For an artist such as Kusama, who places heavy emphasis on purging her fears through meticulous and repetitive movements, the fact that the pumpkin is an inherently “positive” memory is important. As opposed to works such as AccumulationSex Obsession, and Compulsion Furniture, which were created in response to a childhood fear of phalluses, the pumpkin embodies no such barrier which she has to “overcome” in order to conquer trepidation and stress. Rather, as Pumpkin AA shows, there is something undoubtedly serene about the pumpkin, and it is the very epitome of life itself. Traditionally a symbol of fertility, the pumpkin also gives one a feeling of abundance and joy, not unlike the feelings one would experience when reaping one’s harvest after an arduous season of work.
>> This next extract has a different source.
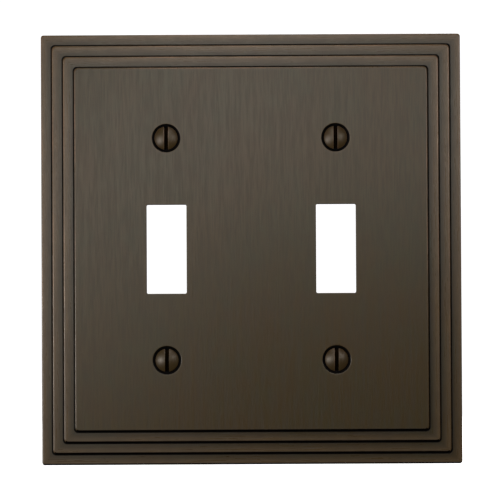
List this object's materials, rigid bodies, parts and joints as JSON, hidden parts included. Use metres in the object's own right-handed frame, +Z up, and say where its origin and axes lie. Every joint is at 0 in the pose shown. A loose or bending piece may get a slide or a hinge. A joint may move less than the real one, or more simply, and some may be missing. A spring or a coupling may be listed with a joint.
{
  "type": "wall plate cover",
  "caption": "Stepped rectangular wall plate cover with toggle switch openings and countersunk oval-head mounting screws, dark bronze finish.",
  "frame": {"origin": "centre of the plate on the wall plane, on the back face of its middle rib", "axes": "+Z up along the switch levers' travel, -Y out of the wall towards the room, +X to the right as seen from the room"},
  "size_m": [0.1142, 0.0135, 0.1172],
  "materials": {
    "dark_bronze": "oil-rubbed dark bronze, brushed, lightly worn to copper on its edges",
    "screw_bronze": "dark bronze, satin"
  },
  "bodies": {
    "plate": {"cover_plate": "dark_bronze"},
    "screw_top_left": {"screw_top_left": "screw_bronze"},
    "screw_top_right": {"screw_top_right": "screw_bronze"},
    "screw_bottom_left": {"screw_bottom_left": "screw_bronze"},
    "screw_bottom_right": {"screw_bottom_right": "screw_bronze"}
  },
  "joints": [
    {"name": "back_out_top_left", "type": "slide", "parent": "plate", "child": "screw_top_left", "axis": [0, -1, 0], "range_m": [0, 0.0145]},
    {"name": "back_out_top_right", "type": "slide", "parent": "plate", "child": "screw_top_right", "axis": [0, -1, 0], "range_m": [0, 0.0145]},
    {"name": "back_out_bottom_left", "type": "slide", "parent": "plate", "child": "screw_bottom_left", "axis": [0, -1, 0], "range_m": [0, 0.0145]},
    {"name": "back_out_bottom_right", "type": "slide", "parent": "plate", "child": "screw_bottom_right", "axis": [0, -1, 0], "range_m": [0, 0.0145]}
  ]
}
The present pumpkin also seems to emanate some form of energy, as all the arrows around it point outwards, acting as a magnet of sorts. Thus one can most certainly read the pumpkin as a symbol of strength, a vegetable that cannot simply be governed by external forces.

Aside from being a way through which she fights her fears, repetition is also an important feature of Pop art, with the likes of Roy Lichtenstein and Andy Warhol using this method in their respective oeuvres as a means to investigate popular culture. While Lichtenstein repeatedly explored select aspects of society through comic-strip format, Warhol reproduced items as a nod to consumerism. Similarly, Pumpkin AA, along with its repetitive background and bold black outline, is a nod to Pop Art; and, considering Kusama’s contemporaneity to figures like Warhol himself, it would not be an exaggeration to note her eminence in influencing Pop Art itself. Aside from here adherence to Pop, Kusama’s process of repetition is also a method through which she attains perfection. The more she reproduces an image, the closer to achieving perfection she arrives. Thus, the newly rendered Pumpkin AA is a true representation of Kusama’s endeavours to capture beauty and flawlessness.